Yes, yes, yes. Well, he didn’t win and I didn’t expect him to win.

Now what are your personal feelings towards Mr Moi given what happened?

Funny enough, I have no bitterness. But I keep on...(pauses and looks out to sea) asking ‘Why? Why did he do this? It’s a question I can’t answer. And I wish I have an opportunity to ask him. I have met him twice.

We travelled in the same aircraft to UK. We got into the aircraft and then we saw him coming but he sat at the front, behind the pilot and he did not leave that place until we got to London. I think he waited for us to get out first before he got out. But we waited. As he passed, he said ‘Habari’ and went away. That was all.

The second time I met him was when Mr (Njenga) Karume died. I went in very briefly just to say pole to the lady. I was pushed through the crowds until I got to where she was. I had not even noticed who also was there.

So I said hello, hello, hello then when I got to the fourth person, he looked up and I said under my breath ‘Oh gosh, it is you?’ I must have said that audibly. I said hello and I moved out. Those are the only times that I have met him.

What is the greatest lesson that life has taught you?
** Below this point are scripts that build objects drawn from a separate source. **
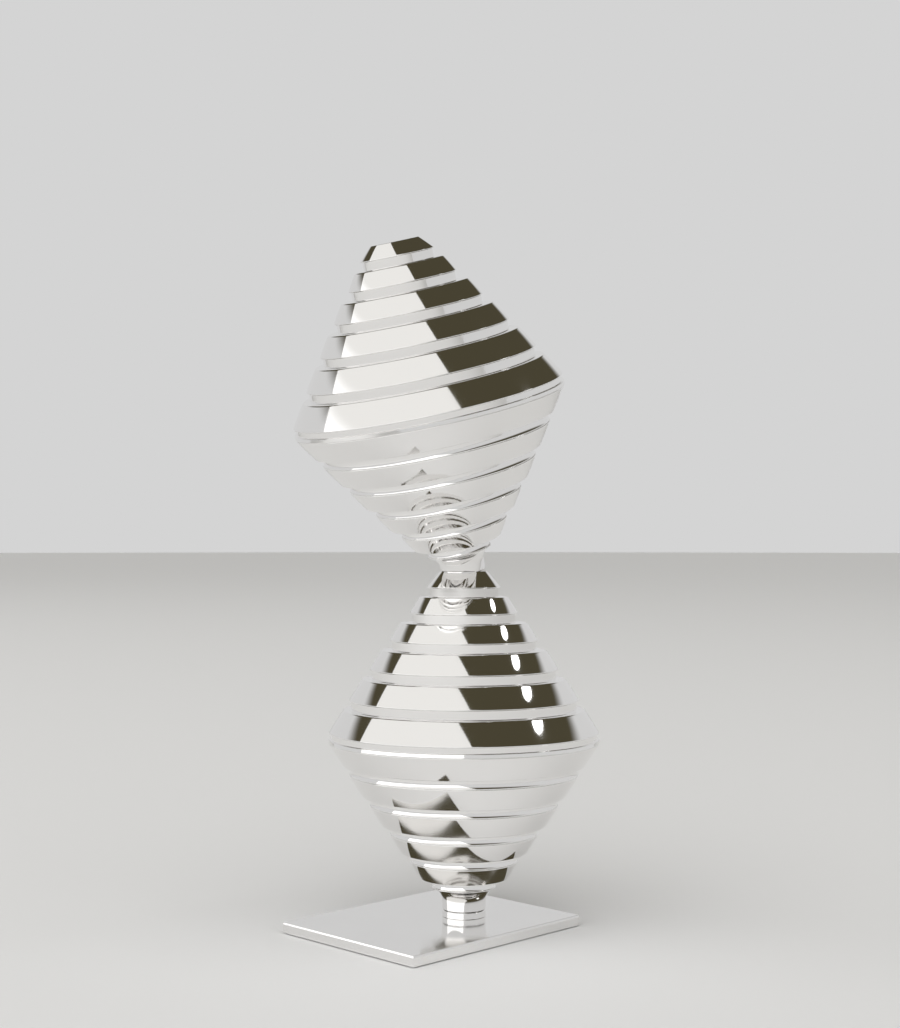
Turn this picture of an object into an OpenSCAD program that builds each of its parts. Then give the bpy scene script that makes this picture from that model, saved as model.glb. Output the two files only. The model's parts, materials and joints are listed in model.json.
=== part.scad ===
// Magnetic desk sculpture: two stepped double cones on a thin plate. Each double cone is a stack of
// thin-walled turned tiers on a core tube. The lower one stands on a fixed pin, and the upper one on
// the stem of a steel dome that a magnet holds in a round seat, so that it leans, turns and pulls off.

/* [Double cone] */
// Radius at the equator
equator_r = 40; // [33:0.5:56]
// How much wider the last tier is than the tip or cap beyond it
last_step = 5; // [4.1:0.1:8]
// How much the tier next to the equator narrows over its own height
first_taper = 4.4; // [2:0.1:5.3]
// How much less each tier narrows than the one before
taper_drop = 0.35; // [0:0.05:0.4]
// Height of the tier next to the equator
first_tier_h = 6.8; // [5:0.1:10]
// How much lower each tier is than the one before
tier_h_drop = 0.45; // [0:0.05:0.7]
// Height of the groove between two tiers
groove_h = 2.6; // [2:0.1:4]
// How far a groove lies inside the wide edge beside it
groove_depth = 0.75; // [0.3:0.05:1]
// Wall of a tier, measured level
tier_wall = 1.2; // [1:0.1:1.6]
// Thickness of a tier's inner web
web_t = 1.2; // [0.8:0.1:1.8]
// Height of the equator ring's raised band
band_h = 1.05; // [0.8:0.05:3]
// Height of the groove above the raised band
band_groove_h = 1.7; // [0.6:0.05:2]
// Depth of the groove above the raised band
band_groove_depth = 0.8; // [0.4:0.1:0.9]

/* [Tip and neck] */
// Wall of the collar round the tip's hub
collar_wall = 1.5; // [0.8:0.1:3]
// Height of the lower tip
tip_h = 4.9; // [4:0.1:8]
// Height of the cap on the upper double cone
cap_h = 4; // [3.5:0.1:8]
// Level width of the socketed tip's rim
rim_t = 0.2; // [0.15:0.05:0.6]
// Wall of the neck round the core tube
neck_wall = 1; // [0.6:0.1:1.6]
// How much wider the neck's upper edge is than its lower end
neck_flare = 3.05; // [1.5:0.05:4]
// Height of the neck
neck_h = 6.6; // [5.5:0.1:9]
// Height of the hollow curve between the neck's stem and its wide edge
neck_flare_h = 3.6; // [2:0.1:4]

/* [Neck joint] */
// Lean of the upper double cone as it stands
lean_deg = 16.7; // [0:0.1:17]
// Largest lean that the seat allows
max_lean_deg = 17; // [17:0.5:20]
// How much smaller the dome's radius is than the neck's end
dome_step = 0.25; // [0.1:0.05:0.8]
// Depth at which the dome is cut flat
dome_cut = 4.2; // [3.5:0.1:5.2]
// Wall of the seat liner at the dome's widest
liner_wall = 1.35; // [0.8:0.05:2.5]
// Floor of the seat liner under the dome's lowest reach
liner_floor = 0.8; // [0.5:0.1:1.5]
// Wall of the tip's hub round the liner
hub_wall = 1.1; // [0.8:0.1:2.5]
// Thickness of the magnet under the liner
seat_magnet_h = 3; // [2:0.1:4]

/* [Pins and core] */
// Radius of the pin on the base and of the dome's stem
pin_r = 2.5; // [2:0.1:3.5]
// Wall of a bush
bush_wall = 1.45; // [1:0.05:2]
// Length of a bush
bush_len = 12; // [8:0.1:20]
// Thickness of the clip that keeps a bush on its pin
clip_t = 0.8; // [0.6:0.1:1.2]
// Depth of the clip's groove in the pin
clip_groove = 0.5; // [0.3:0.1:0.8]
// Length of pin beyond its clip
pin_end = 0.9; // [0.5:0.1:2]
// Wall of the core tube
core_wall = 1.4; // [1:0.1:2]
// Thickness of the magnet above a pin
pin_magnet_h = 3; // [2:0.5:6]
// Depth that the core tube enters the neck
core_in_neck = 3.6; // [2:0.1:4.5]
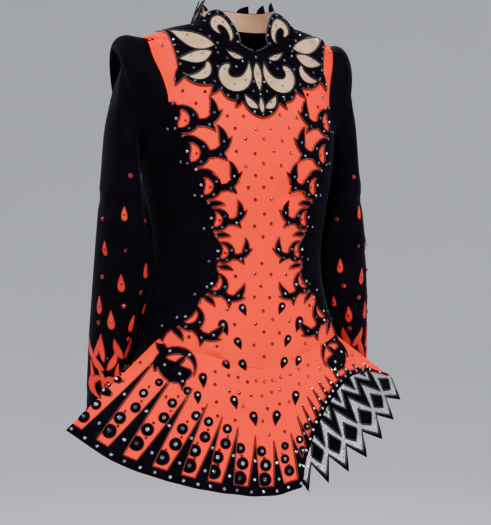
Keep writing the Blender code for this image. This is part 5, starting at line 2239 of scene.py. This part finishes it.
@dataclass
class Skirt:
    """The fan skirt with its velvet rays, and the silver zigzag below its cut-away side."""

    scoop_start: float = 0.14
    scoop: Table = Table(
        "across down",
        (0.14, 1.0), (0.2, 0.82), (0.28, 0.68), (0.36, 0.595), (0.46, 0.515), (0.57, 0.462), (0.7, 0.425),
        (0.81, 0.452), (0.94, 0.64), (1.0, 0.87))
    rays: tuple[RayRun, ...] = rows_of(
        RayRun, (-0.914, 0.134, 9, 0.82, 0.885, 0.58, 0.075), (0.25, 0.075, 10, 0.24, 0.88, 0.5, 0.05))
    tabs: tuple[Tab, ...] = rows_of(
        Tab, (-0.985, 0.01, 5, 0.83, 0.135, 8.0), (-0.855, -0.006, 5, 0.82, 0.125, 9.6),
        (-0.725, -0.012, 5, 0.81, 0.125, 9.8), (-0.592, -0.012, 4, 0.845, 0.125, 9.8),
        (-0.46, -0.004, 4, 0.845, 0.12, 9.6), (-0.328, -0.006, 4, 0.85, 0.115, 9.6),
        (-0.185, 0.006, 3, 0.87, 0.115, 9.4), (-0.05, 0.004, 3, 0.87, 0.11, 9.2),
        (0.095, 0.004, 3, 0.84, 0.1, 7.0), (0.205, 0.01, 2, 0.73, 0.095, 6.0),
        (0.288, 0.0, 1, 0.56, 0.1, 5.0))
    teeth: int = 7
    tooth_first: float = 0.13
    tooth_spacing: float = 1.1
    tooth_root: float = 0.86
    tooth_point: float = 1.06
    tooth_lean: float = 0.06
    tooth_drop: float = 0.07
    tuck: float = 0.13
    silver_hem: float = 0.035
    silver_width: float = 0.07
    silver_rise: float = 1.6
    silver_clear: float = 0.02
    silver_nest: float = 3.5
    columns: int = 100
    rows: int = 36
    reach: float = 1.2
    unit: float = 0.0042
    scatter_top: float = 0.1
    scatter_foot: float = 0.62
    scatter_across: float = 0.115
    scatter_down: float = 0.105
    clear_of_cloth: float = 6
    clear_of_trim: float = 13
    clear_of_edge: float = 0.06
    hip_motif: Chart = (0.79, -0.125)
    hip_size: float = 0.85
    drops: tuple[SkirtDrop, ...] = rows_of(
        SkirtDrop, (-0.352, 0.245, 18, -58), (-0.147, 0.345, 19, -66), (0.095, 0.35, 20, -118),
        (0.331, 0.25, 19, -122), (-0.614, 0.29, 17, -64), (-0.65, 0.145, 20, -62))
    drop_bodies: tuple[Chart, ...] = (
        (-0.352, -0.29), (-0.147, -0.39), (0.095, -0.39), (0.331, -0.29), (-0.6, -0.33), (-0.63, -0.19))
    hip_strokes: tuple[Stroke, ...] = rows_of(
        Stroke, (-27, -14, 90, 116, -212, 14), (34, 10, -104, 70, -126, 33), (-15, -39, 84, 36, -60, 15),
        (-4, 17, -78, 24, 40, 9), (52, 30, -150, 36, 30, 15))

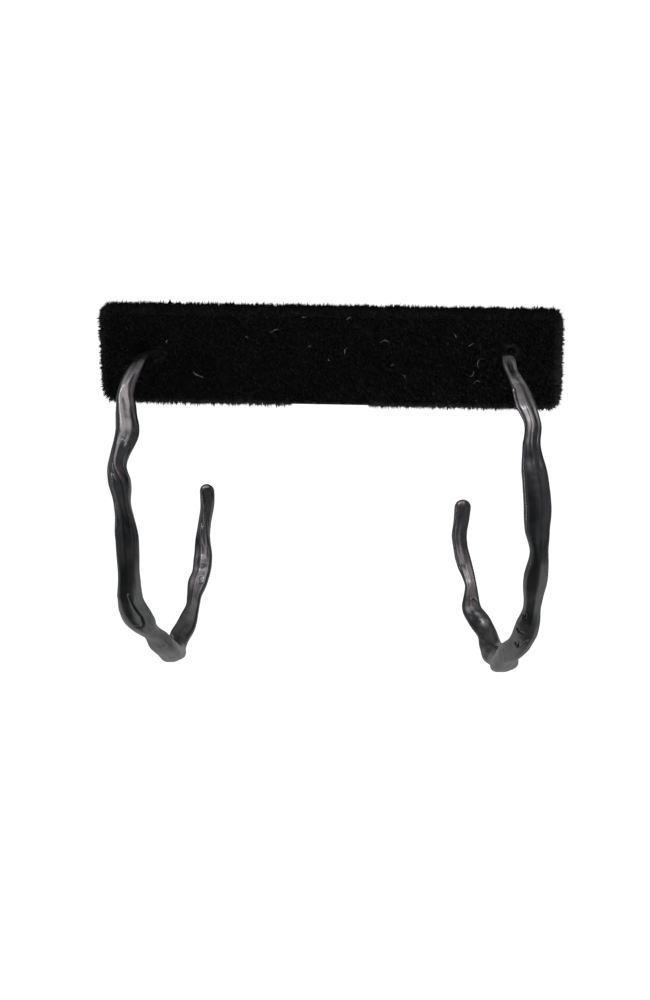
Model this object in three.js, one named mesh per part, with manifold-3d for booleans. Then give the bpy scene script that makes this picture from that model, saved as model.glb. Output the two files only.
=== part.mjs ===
// Velvet earring display bar with a pair of hand-shaped hoop earrings pinned through it.
//
// The bar is a thin fibreboard covered in black velvet: one sheet wraps the front and the four
// edges and turns in on the back, and a second panel is glued over the turned-in edges. Each
// hoop is a wavy open ring of cast metal. A straight post is brazed into its front end, passes
// through a punched hole in the bar and is gripped at the back by a butterfly clutch.
//
// Units are millimetres. X runs along the bar, -Y is the front, +Z is up. The origin is the
// middle of the flat face under the bar where the stem of a display stand joins it.

import * as THREE from "three";
import { mergeVertices } from "three/addons/utils/BufferGeometryUtils.js";
import Module from "manifold-3d";

const wasm = await Module();
wasm.setup();

// ---------------------------------------------------------------- driving dimensions

const BAR = { length: 89, height: 19, thickness: 6, corner: 1.8 };
const VELVET = 1.3; // backing cloth and pile together
const CRUSHED = 0.45; // the same cloth pressed flat under the back panel
const PANEL = { thickness: 0.85, inset: 0.9, corner: 1.2 };
const GLUE = 0.1; // gap kept between the board and its cover
const SEAM = 0.05; // gap kept between two layers of cloth
const TURN_IN = 4.5; // how far the cover folds onto the back
const STEM_WIDTH = 14; // the tongue of board that a stand's stem continues
const HOLE_RADIUS = 0.85;

const POST = { radius: 0.4, back: 7.6, socket: 0.52, seat: 0.25, depth: 1.0 };
const CLUTCH = { sheet: 0.34, height: 2.8, scroll: 1.25, plateX: 2.7, plateZ: 2.2, bore: 0.58 };

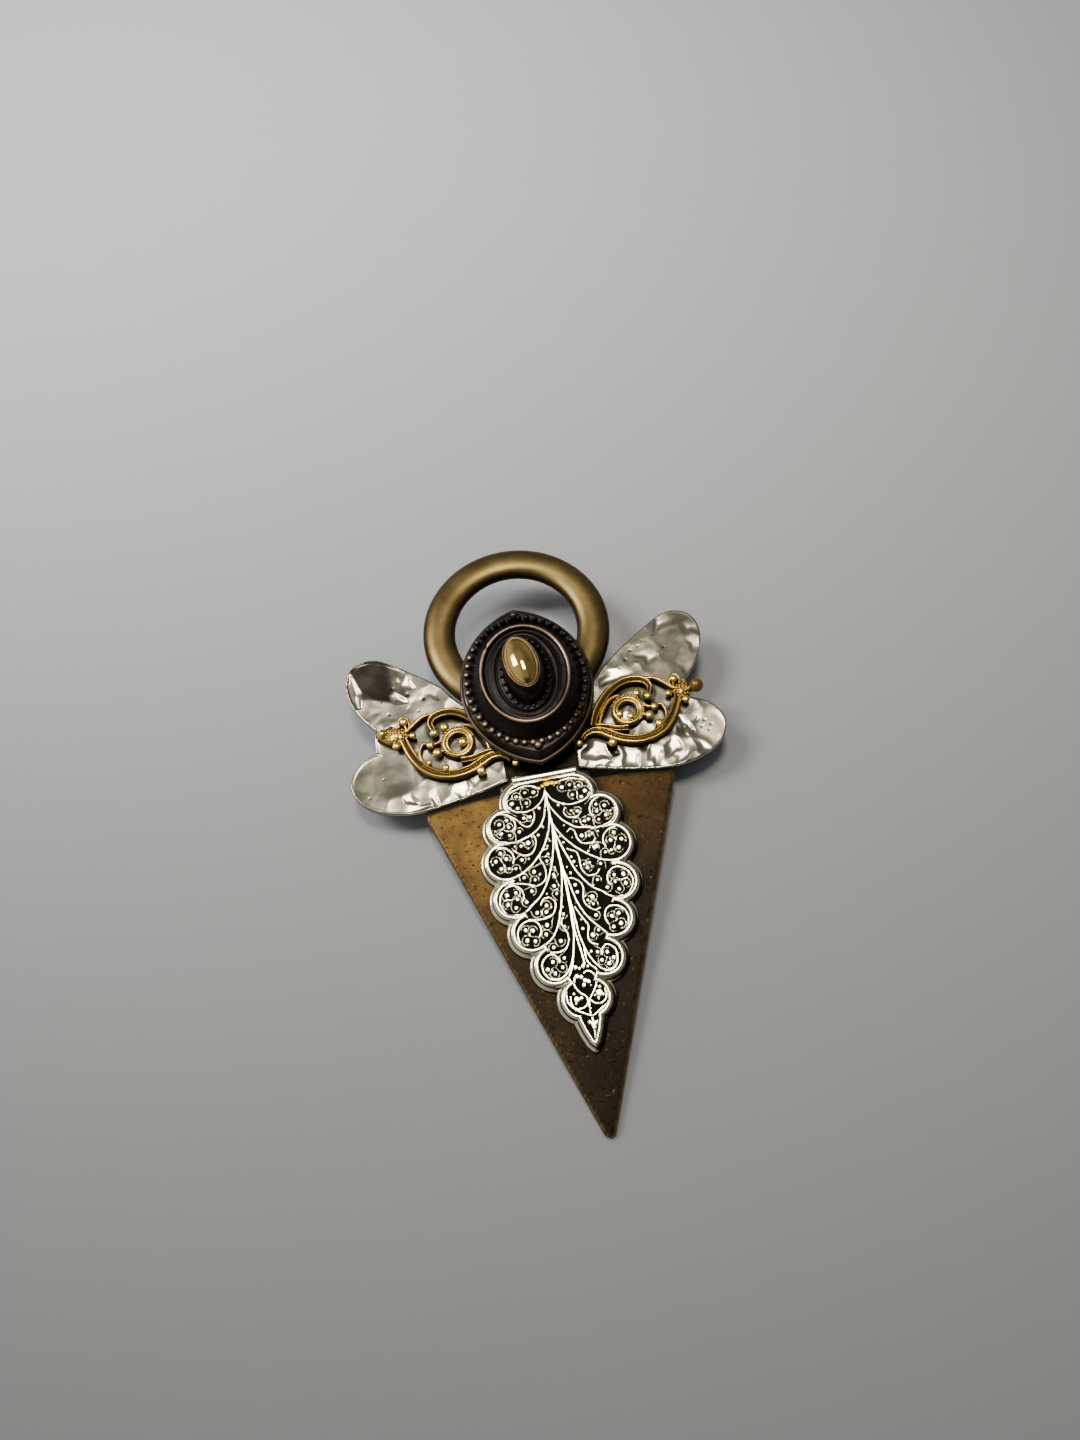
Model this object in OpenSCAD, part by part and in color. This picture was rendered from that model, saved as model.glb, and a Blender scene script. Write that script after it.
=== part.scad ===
// Angel brooch, lying on its back: robe plate, leaf, wings, filigrees, halo, head, cabochon, fitting.
// Flat frame while modelling: +X to the wearer's left, +Y towards the halo, +Z out of the front,
// z = 0 on the front of the robe plate. lying() then turns it to the pose in which it rests.

/* [Robe plate] */
// width across the sharp top corners
plate_width = 32.2; // [28:0.1:38]
// length from the top corners to the sharp tip
plate_length = 42.5; // [36:0.1:50]
// rise of the curved top edge above its corners
plate_crown = 0.9; // [0.4:0.1:1.6]
// thickness of the sheet
plate_thick = 0.9; // [0.7:0.05:1.2]
// radius that rounds the three corners
corner_radius = 0.75; // [0.5:0.05:1.2]
// width of the neck tab under the head
neck_width = 11.5; // [9:0.1:13]
// end of the neck tab, from the plate's corners
neck_length = 13.6; // [12.6:0.1:15]

/* [Leaf] */
// height of the leaf's crest above the plate
leaf_height = 1.3; // [1.1:0.05:1.6]
// depth of the black recesses below the crest
leaf_recess = 0.45; // [0.3:0.05:0.6]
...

Life. I think, one — be humble in whatever state you are in. I mean, if money is what you would call good life, I have known that. We begun literary with nothing. My parents were old by the time I started working; in fact I had to support them rather than them support me. He didn’t have anything.

We built our life together and I must say God blessed us and especially blessed him because he went from one level to the other. And then he conceived the hotels and they did well, actually no, they did very well. So we got to a point where money was not a problem. That’s why, for example, in the 1992 election, we could afford to fly all over without any problem.

But when things turned the way they did it was back to calculate whether to buy this or that. For me money looks like a flock of birds. You see, like the ones which are white, they come so many of them and settle down in a place. Then they all fly away and there is nothing.

Money is like that. It can come and it can fly away. So when it is coming and when it is there and when you are enjoying, be humble.

Yours is a study in great resilience...

By God’s grace....(laughs heartily)

You’ve given the answer! I wanted to know the source of your strength in the face of extraordinary adversity.

I think that my faith in God has helped me in the circumstances that I’ve had to go through because as I said earlier, I always believe that nothing comes to me that God doesn’t know. It may be that he wants to strengthen me more. And when you have won one battle, you are strong enough to face another one. That way, you grow in spirit. This is part of training.

If you don’t mind would you kindly talk about Mr Matiba’s current state of health and how he spends his days?

Alright, let me say this, physically, he’s okay. He doesn’t have a cold, he doesn’t have a headache, he doesn’t have stomach problem. His problem is that he can no longer walk. He is on a wheelchair everywhere he goes. Everywhere. He was up, let me say up to last year. He would come here and people would come and he would really interact with them and talk. But this year has really been difficult.

He can talk but you find that probably because of lack of exercise, he is struggling to find the right words that he wants to use, but so do I...(smiles).

And you yourself, how do you spend your days? What books do you read, what book are you currently reading?

I read a lot — more at night than during the day. I read widely but more religious books. In fact the book I am currently is “India’s Bandit Queen - The true story of Phoolan Devi” by Mala Sen. (Goes to her study and comes with it and another one).
After that I will read “A Lineage of Grace. Five Stories of Unlikely Women Who Changed Eternity” by Francine Rivers. 

With the exception of life itself, what is the greatest gift or gifts that God gave you?

I think for me spiritually the greatest gift is enabling me to have faith in God. I am 78 years old this month, and despite Ken’s condition, we are still together, 52 years after our marriage.

And that’s more than many people can say; 52 years is a life-time. It’s longer than Uhuru (laughs). I mean, after 52 years, what more can you say, I am all grey but I am still there. That says a lot.